Afin de mettre en place une organisation cohérente et complète visant à la sécurité des stages et partenariats à l’international, il est essentiel d’instaurer des mesures visant à préparer le déplacement. Tout d’abord, l’établissement devra s’assurer du niveau de sécurité de la localisation du stage ou échange. La conclusion de chaque partenariat d’étude et la signature de chaque convention de stage devront donc faire l’objet d’une validation sécuritaire. Cette validation devra être basée sur les informations tirées d’une veille sécuritaire quotidienne et sur l’analyse des différents risques (criminalité, terrorisme, géopolitique, sanitaire, naturel, etc.). L’organisation de sûreté devra alors prévoir un schéma de validation (responsables, modes d’accord, etc.) spécifique à chaque niveau de risque, ainsi que les conditions de validation ou de refus du déplacement. L’ensemble de ces informations pourront être intégrées dans un document de gouvernance.

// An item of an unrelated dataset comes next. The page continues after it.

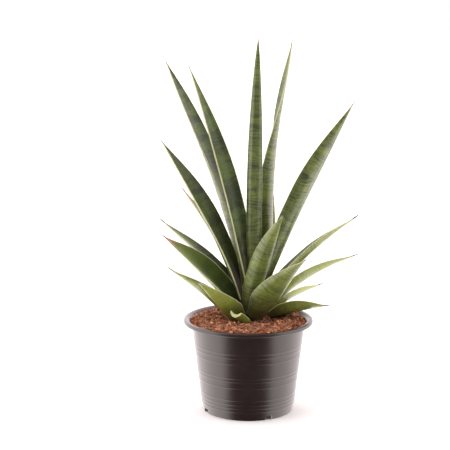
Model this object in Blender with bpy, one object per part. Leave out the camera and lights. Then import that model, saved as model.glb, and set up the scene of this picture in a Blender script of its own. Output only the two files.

Ce document devra également prévoir les mesures de sécurité applicables à chaque niveau de risque (logement, transports, moyens de communication, etc.). Ainsi, le choix du logement de transports répondra à des règles et prescriptions différentes selon la destination de l’étudiant. Si l’utilisation des transports en commun est par exemple globalement possible et sécurisée au Japon ou en Allemagne, elle est interdite au Kenya et soumise à certaines conditions de sécurité au Mexique ou en Chine.


Avant leur déplacement, les étudiants devront enfin être informés des risques présents sur leur lieu de destination et être formés à la gestion de ces risques. Ces informations aux étudiants de choisir de façon éclairée leur destination, mais également de se préparer aux risques. Une fois sur place, ils seront en mesure de réagir de façon appropriée en cas de réalisation d’un incident de sécurité. L’information et la formation permettent donc d’apaiser les étudiants avant leur départ et de rassurer leurs parents.

 

Assurer la gestion des incidents

Malgré l’instauration de l’ensemble des mesures citées ci-dessus, il est toujours possible qu’un étudiant fasse face à un risque sécuritaire (vol, agression, attentat terroriste, tremblement de terre, etc.). Dans ces cas, il revient à l’établissement d’origine d’assurer la gestion de l’incident. Celle-ci passe par plusieurs mécanismes.


La direction de l’établissement devra être en mesure de générer la liste des étudiants présents sur le lieu de l’incident (POB, Personal on Board). Cette liste devra être préparée à l’avance et mise à jour régulièrement afin d’éviter une perte de temps inutile au moment de l’incident. L’ensemble des individus de cette liste devront être contactés dans les plus brefs délais dans afin de s’assurer de leur état et leur transmettre les informations et conseils à suivre. Pour faciliter les contacts, la direction de l’établissement pourra se doter d’outils dédiés assurant l’alerte, la réception et la transmission des informations à des groupes de contacts préétablis. Dans tous les cas, il est nécessaire de s’assurer que les étudiants en déplacement disposent de moyens de communication adaptés (ex. téléphone avec un forfait international ou avec des données Internet) leur permettant d’être contactés en cas d’incident.

 


Les étudiants en déplacement à l’international constituent une population à risque en raison de leur manque d’expérience pouvant entraîner une mauvaise analyse des risques et une réaction inadaptée aux incidents de sécurité. Assurer leur protection implique la mise en œuvre de procédures et de mesures spécifiques, adaptées à l’organisation et aux besoins de l’établissement.

 

[1]  Campus France Chiffres clés 2021 de la mobilité étudiante dans le Monde

[2]  Institut de Statistiques de l’UNESCO, janvier 2021.

[3]  Le terme « sécurité des déplacements » englobe les thématiques de la malveillance (sûreté) et les risques naturels et sanitaires.

[4]  Articles L.4121-1, L.4121-2, L.4141-1 et L.4141-2 du Code du travail, articles L.411-1 et L411-2 du Code de la sécurité sociale, et aux articles 121-2, 121-2, 223-1 et 223-2 du Code pénal.

[5]. Arrêt n°14LY03251 de la Cour Administrative d’appel de Lyon, 16 février 2016.